Why is the visualization more informative/useful to a user than a ranked list of results?
This is an argument I’m going to back up with a quantitative study of user behavior. However, the general idea is that these embeddings are a far more rich source of information than a simple list of items. The user will have a better understanding of higher level thematic contexts (clusters/shaped features) that exist in the results with this technique, and these features will be specific to the context that the user is investigating. This type of clustering information obviously cannot occur in lists, and is valuable both for identifying specifically relevant information, as well as determining parameters to include/exclude in subsequent searches. As a side note, the main problem here is that people seem to want “categorizations” to guide their search. I think this is an idea whose time has more or less passed, especially in the realm of exploratory search. For one thing, categorizations of novel and important content is often not present or possible. Categorizations are useful as condensed partitioned generalizations of content, but they can become obstacles or shibboleths to exploratory search. Music information retrieval suffers from this problem. Genres are the obvious categorical descriptors for music. However, an ignorance of the arbitrary terminology and labels of genres can impede an individual that is trying to find music they like. Furthermore, genre labels like “rock/pop” that most tracks are labeled with are virtually useless as categories, since they define such a broad array of music (try filtering on rock/pop using my recommender interface… most of the time it’s not that useful). In the end I’m arguing for a more free-form association method for the underlying data. This sort of data is easy to collect (analyzing sets of associated songs in playlists), arrange into essential data structures (networks of songs/people/artists, etc.), visualize (using many network viz tools), and arguably presents a clearer picture of how our society understands and responds to popular music as a cultural artifact. It’s important to think of these networks as aggregates of global listening behavior. As an example, consider another comment:
… Can you explain to me why “Snoop Dogg” is more like “Kayne West” than “Nelly” ? – they’re all Africa American rappers
The answer is: In this context and at this particular point in time, Kanye West is associated more strongly with Snoop Dogg than with Nelly on associated playlists and listening behavior.

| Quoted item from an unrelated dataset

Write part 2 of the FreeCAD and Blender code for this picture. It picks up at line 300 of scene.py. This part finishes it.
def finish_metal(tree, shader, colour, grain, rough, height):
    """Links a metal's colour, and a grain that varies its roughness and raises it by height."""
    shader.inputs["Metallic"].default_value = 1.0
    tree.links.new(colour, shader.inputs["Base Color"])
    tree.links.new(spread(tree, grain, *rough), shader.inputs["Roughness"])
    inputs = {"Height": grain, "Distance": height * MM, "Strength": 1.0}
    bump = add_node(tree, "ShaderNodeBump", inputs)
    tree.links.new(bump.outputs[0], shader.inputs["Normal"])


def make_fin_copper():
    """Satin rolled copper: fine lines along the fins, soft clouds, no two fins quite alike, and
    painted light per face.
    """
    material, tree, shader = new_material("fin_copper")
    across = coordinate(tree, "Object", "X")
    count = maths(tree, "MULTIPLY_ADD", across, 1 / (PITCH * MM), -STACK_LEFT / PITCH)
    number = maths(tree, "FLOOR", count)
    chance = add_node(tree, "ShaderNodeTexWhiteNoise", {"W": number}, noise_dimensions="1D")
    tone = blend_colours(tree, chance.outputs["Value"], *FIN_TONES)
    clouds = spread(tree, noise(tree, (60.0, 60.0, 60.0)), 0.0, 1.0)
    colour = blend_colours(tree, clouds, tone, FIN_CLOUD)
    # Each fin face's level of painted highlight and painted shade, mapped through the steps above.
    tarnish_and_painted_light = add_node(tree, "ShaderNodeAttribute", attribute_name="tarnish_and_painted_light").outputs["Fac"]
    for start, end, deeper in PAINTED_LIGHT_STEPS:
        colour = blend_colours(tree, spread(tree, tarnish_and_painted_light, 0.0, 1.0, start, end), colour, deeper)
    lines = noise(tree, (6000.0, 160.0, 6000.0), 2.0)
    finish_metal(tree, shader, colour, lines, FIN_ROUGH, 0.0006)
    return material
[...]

Wouldn’t it be better to give users control over this rather than just munging everything together?
One of the things I’d like to add to these interfaces is more control over non-dimensional/non-relational pieces of information related to the individual tracks. This information includes the obvious features of track, artist, album, year of release, genre, bpm, etc. These would be pretty useful, especially since they would give folks some sort of “bearing” on the results using words that they are familiar with. However, searching/filtering by “genre/year/artist” is not necessarily a new concept, and therefore it hasn’t been a focus for me in the implementation of this interface.

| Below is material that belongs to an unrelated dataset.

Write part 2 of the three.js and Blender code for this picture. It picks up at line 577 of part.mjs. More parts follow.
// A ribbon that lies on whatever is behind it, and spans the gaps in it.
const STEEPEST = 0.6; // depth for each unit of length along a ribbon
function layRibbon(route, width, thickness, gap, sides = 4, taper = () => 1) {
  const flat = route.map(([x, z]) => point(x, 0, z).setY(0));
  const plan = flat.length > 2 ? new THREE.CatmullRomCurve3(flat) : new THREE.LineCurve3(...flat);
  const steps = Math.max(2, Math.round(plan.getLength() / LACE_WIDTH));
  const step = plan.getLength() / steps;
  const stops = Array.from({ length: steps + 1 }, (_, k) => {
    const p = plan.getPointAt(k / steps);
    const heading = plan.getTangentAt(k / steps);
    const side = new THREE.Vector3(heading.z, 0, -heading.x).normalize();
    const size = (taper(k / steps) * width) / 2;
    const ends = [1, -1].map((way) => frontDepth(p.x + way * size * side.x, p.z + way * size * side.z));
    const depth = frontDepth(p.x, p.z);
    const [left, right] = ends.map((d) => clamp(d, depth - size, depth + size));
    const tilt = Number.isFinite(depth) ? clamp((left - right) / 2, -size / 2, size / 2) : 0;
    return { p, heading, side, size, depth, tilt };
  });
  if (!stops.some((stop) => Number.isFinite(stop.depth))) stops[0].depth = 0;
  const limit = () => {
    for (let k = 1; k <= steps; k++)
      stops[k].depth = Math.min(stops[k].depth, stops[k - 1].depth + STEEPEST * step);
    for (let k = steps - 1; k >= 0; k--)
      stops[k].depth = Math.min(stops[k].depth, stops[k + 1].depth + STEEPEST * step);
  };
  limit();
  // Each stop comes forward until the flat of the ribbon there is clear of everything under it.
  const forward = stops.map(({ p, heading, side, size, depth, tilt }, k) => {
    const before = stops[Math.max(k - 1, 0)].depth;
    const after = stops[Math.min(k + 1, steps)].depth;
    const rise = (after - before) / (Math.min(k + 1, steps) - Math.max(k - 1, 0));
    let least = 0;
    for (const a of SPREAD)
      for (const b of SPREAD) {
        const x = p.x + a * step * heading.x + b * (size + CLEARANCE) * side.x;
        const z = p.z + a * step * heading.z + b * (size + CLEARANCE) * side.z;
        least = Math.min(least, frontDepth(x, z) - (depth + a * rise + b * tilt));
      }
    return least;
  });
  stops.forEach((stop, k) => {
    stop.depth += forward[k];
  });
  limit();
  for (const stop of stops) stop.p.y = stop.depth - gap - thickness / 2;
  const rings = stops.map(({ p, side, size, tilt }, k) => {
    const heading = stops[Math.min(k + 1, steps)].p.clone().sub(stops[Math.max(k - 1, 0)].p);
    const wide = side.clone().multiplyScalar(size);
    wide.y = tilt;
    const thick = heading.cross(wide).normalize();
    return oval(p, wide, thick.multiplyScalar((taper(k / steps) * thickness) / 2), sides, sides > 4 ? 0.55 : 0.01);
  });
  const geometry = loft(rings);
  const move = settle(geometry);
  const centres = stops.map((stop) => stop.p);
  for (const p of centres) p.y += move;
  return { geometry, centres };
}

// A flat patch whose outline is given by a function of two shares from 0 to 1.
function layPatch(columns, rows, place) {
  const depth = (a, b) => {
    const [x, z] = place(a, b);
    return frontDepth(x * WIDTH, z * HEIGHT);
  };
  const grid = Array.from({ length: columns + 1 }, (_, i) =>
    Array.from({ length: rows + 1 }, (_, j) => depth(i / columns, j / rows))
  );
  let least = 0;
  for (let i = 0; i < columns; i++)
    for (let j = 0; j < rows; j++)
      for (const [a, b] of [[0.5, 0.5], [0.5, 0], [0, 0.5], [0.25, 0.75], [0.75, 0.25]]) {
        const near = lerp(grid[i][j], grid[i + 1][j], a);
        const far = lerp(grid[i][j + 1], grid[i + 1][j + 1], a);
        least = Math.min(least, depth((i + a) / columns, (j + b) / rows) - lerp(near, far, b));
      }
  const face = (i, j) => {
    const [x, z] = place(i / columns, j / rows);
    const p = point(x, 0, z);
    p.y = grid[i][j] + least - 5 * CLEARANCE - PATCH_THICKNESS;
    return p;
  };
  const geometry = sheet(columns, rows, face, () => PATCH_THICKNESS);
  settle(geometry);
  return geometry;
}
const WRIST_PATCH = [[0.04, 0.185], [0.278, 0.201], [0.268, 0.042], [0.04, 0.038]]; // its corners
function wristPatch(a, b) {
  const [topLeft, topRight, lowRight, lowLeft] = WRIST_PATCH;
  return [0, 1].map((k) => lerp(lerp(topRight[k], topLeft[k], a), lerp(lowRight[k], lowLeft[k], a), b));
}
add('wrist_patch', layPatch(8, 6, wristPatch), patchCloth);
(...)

However, I think it’s important to realize that the many of the separations and distinctions we make between songs are by and large arbitrary, both when it comes to how we associate songs on our playlists, and when we analyze and compare the underlying acoustic features of songs. Therefore, the notion of “control” over search/exploration using these features is tenuous at its core, since it can end up limiting information retrieval as well. Enforcing categorical descriptors in an exploratory tool is “hardwiring” them into its use pattern. What happens when these categorical descriptors change? The notion of “rock and roll” is very different now than it was 50 years ago.

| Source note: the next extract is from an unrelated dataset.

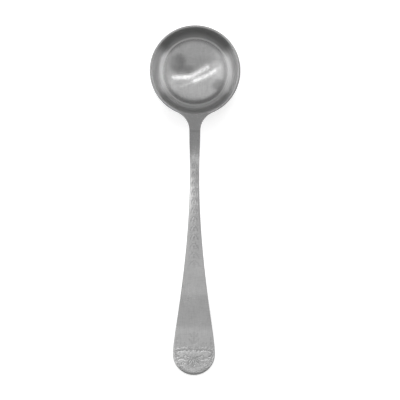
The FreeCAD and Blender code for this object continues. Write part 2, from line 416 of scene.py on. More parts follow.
def insideOf(point, arc):
    centre, size, way = arc
    return way * (size - (point - centre).length)


def reliefAt(x, reach):
    # Height of the ornament over the plain surface, never above it
    if reach < ornament["fromReach"]:
        return 0.0
    point = Vector((x, reach))
    best = -math.inf
    for middle, circle, first, second, start, end in motifs:
        offset = point - middle
        if abs(offset.x) > circle or abs(offset.y) > circle:
            continue
        inside = min(insideOf(point, first), insideOf(point, second))
        if inside < 0:
            # past a point of the leaf the arcs run on, so the nearer end decides
            along = (end - start).normalized()
            past = max((start - point).dot(along), (point - end).dot(along), 0.0)
            inside = min(inside, -past)
        best = max(best, inside)
    if best <= -ornament["grooveReach"]:
        return 0.0
    if best < 0:
        return -ornament["grooveDepth"] * ease(1 + best / ornament["grooveReach"])
    return -ornament["grooveDepth"] * (1 - ease(best / ornament["leafRise"]))


# Height of the whole top: the rim's plane, left softly where the handle rises out of it

def surfaceAt(x, reach, width=None):
    half = width or halfWidthAt(reach)
    rise = topAt(reach) - crownAt(reach) * (x / half) ** 2 - bowl["height"]
    blend = handle["rootBlend"]
    if reach < flareReach:
        if rise <= -blend:
            rise = 0.0
        elif rise < blend:
            rise = (rise + blend) ** 2 / (4 * blend)
    return bowl["height"] + rise


def undersideAt(x, reach, width):
    keel = thicknessAt(reach) - edgeAt(reach) - crownAt(reach)
    return max(topAt(reach) - thicknessAt(reach) + keel * (x / width) ** 2, 0.0)


# Bowl

def bowlArcs():
    # Knee and bottom arcs of the inside, and the wall between inside and outside
    lean = bowl["wallLean"]
    wall = bowl["rimWidth"] * math.cos(lean) + bowl["bandHeight"] * math.sin(lean)
    kneeSize = bowl["kneeShare"] * bowl["height"]
    bottomZ = wall - bowl["footPad"]
    straight = bowl["straightShare"] * bowl["height"]
    kneeR = innerRadius - straight * math.sin(lean) - kneeSize * math.cos(lean)
    kneeZ = bowl["height"] - straight * math.cos(lean) + kneeSize * math.sin(lean)
    lift = kneeZ - bottomZ
    bottomSize = (kneeR ** 2 + lift ** 2 - kneeSize ** 2) / (2 * (lift - kneeSize))
    return wall, (kneeR, kneeZ, kneeSize), (0.0, bottomZ + bottomSize, bottomSize)


wall, knee, bottom = bowlArcs()
kneeAngle = math.atan2(knee[0], bottom[1] - knee[1])
contactZ = bowl["height"] - 1.0      # where the handle's thin side ends on the band
compressZ = 12.0                     # the outside below this keeps its shape under the handle
liftInside = (15.0, 19.0)            # between these heights the wall takes up the rise at the root
liftOutside = (18.0, 19.0)
roundRows = 4                        # rows of faces over a rounded edge
tiny = 0.001


def onArc(arc, angle, outward=0.0):
    r, z, size = arc
    return Vector((r + (size + outward) * math.sin(angle), 0, z - (size + outward) * math.cos(angle)))


def arcPoints(arc, fromAngle, toAngle, steps, outward=0.0):
    return [onArc(arc, mix(fromAngle, toAngle, i / steps), outward) for i in range(steps + 1)]


bandZ = bowl["height"] - bowl["bandHeight"]
kneeEnd = math.pi / 2 - bowl["wallLean"]


def outerRadiusAt(z):
    if z >= bandZ:
        return radius
    if z >= onArc(knee, kneeEnd, wall).z:
        return radius - (bandZ - z) * math.tan(bowl["wallLean"])
    return knee[0] + math.sqrt((knee[2] + wall) ** 2 - (knee[1] - z) ** 2)


def insideProfile():
    # From the middle of the bottom up the wall, over the rounded inner rim to the rim's flat
    lean = bowl["wallLean"]
    rounding = bowl["innerRound"]
    points = arcPoints(bottom, 0, kneeAngle, bowl["arcSteps"])
    points += arcPoints(knee, kneeAngle, kneeEnd, bowl["arcSteps"])[1:]
    rimR = innerRadius - rounding * math.tan(lean)
    wallStart = points[-1]
    wallEnd = Vector((rimR, 0, bowl["height"] - rounding))
    points += [wallStart.lerp(wallEnd, share) for share in (0.25, 0.5, 0.75)]
    for i in range(roundRows + 1):
        angle = math.pi / 2 * i / roundRows
        r = mix(rimR, innerRadius + rounding, 1 - math.cos(angle))
        points.append(Vector((r, 0, bowl["height"] - rounding * (1 - math.sin(angle)))))
    points.append(Vector((radius - bowl["outerRound"], 0, bowl["height"])))
    return points


def bandProfile():
    # Rounded outer rim and the top of the upright band, which meet the side of the handle
    rounding = bowl["outerRound"]
    points = []
    for i in range(roundRows + 1):
        angle = math.pi / 2 * i / roundRows
        r = radius - rounding * (1 - math.sin(angle))
        points.append(Vector((r, 0, bowl["height"] - rounding * (1 - math.cos(angle)))))
    firstDrop = 0.1
    start = bowl["height"] - rounding - firstDrop
    points += [Vector((radius, 0, mix(start, contactZ, i / roundRows))) for i in range(roundRows + 1)]
    return points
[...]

An alternate method being utilized by many is the “folksonomy” approach towards categorization. This method creates associations between arbitrary songs based on terms that individual users have applied, rather than partitions/hierarchies of songs based on categories prescribed by experts/authorities. However, this method suffers from many of the same problems as genre descriptors. Terms don’t do any good unless people know what they mean. Furthermore the meaning of terms can change independently of the content they describe, and the meaning of the content can change independent of the terms used to describe them. Twenty years from now, I will wince as all my favorite songs growing up are labeled with the term “oldies”. I’m not arguing for “stability” in the method that songs are considered and indexed, but rather that the we not rely wholly on a layer of abstraction (categorical or even “folksonomical” terminologies) for indexing songs, and that the notion of exploring “song associations” via network associations is worthy of further research.
The user does have a surprising amount of control over what information is returned given the underlying network neighborhood extraction model. Even though there are millions of songs, the dominant selection patterns for playlists fall into a much lower set of “trends” at any given point i ntime. Identifying which pattern the user subscribes to (via their playlists), and then giving them a “local view” of the related data (the unrealized neighbors with strong connections) gives them likely candidates for a valid recommendation. People are like snowflakes in that they’re all different… they just often happen to be “more” similar to a distinct group of people… at least in music listening behavior. In fact the similarities they share are the basis for the evolution and dynamics of genres. In the end, these genres will reflect the attitudes and attentions of our culture… in other words, the genre will always follow the culture. As a side note Jay-Z and Linkin Park (hip-hop and modern rock/metal) realized that they shared the same fan base, and decided to do a cross over album. I think this is a perfect example of the genre “coming to the people”, rather than vice versa.
As a final note, criticism always serves the important role of illuminating the critics point of view. Several other articles were pointed out that either support or relate to some of the ideas I’m getting at. For instance, this paper uses MDS as a user interaction analysis technique for information retrieval. Even though they don’t use their MDS technique as a visualization interface, they make a claim for prominent “user profiles of behavior” that exist among the innumerable choices that are possible.
This paper uses a scatter plot of images returned from an image retrieval result, with differing layout and interaction strategies. The most interesting result (for me) was the poor qualitative user response given for their fish-eye lens approach, and the high qualitative user response given for their slider approach. Since my method is very similar to fish-eye, this is something I’ll need to test as well.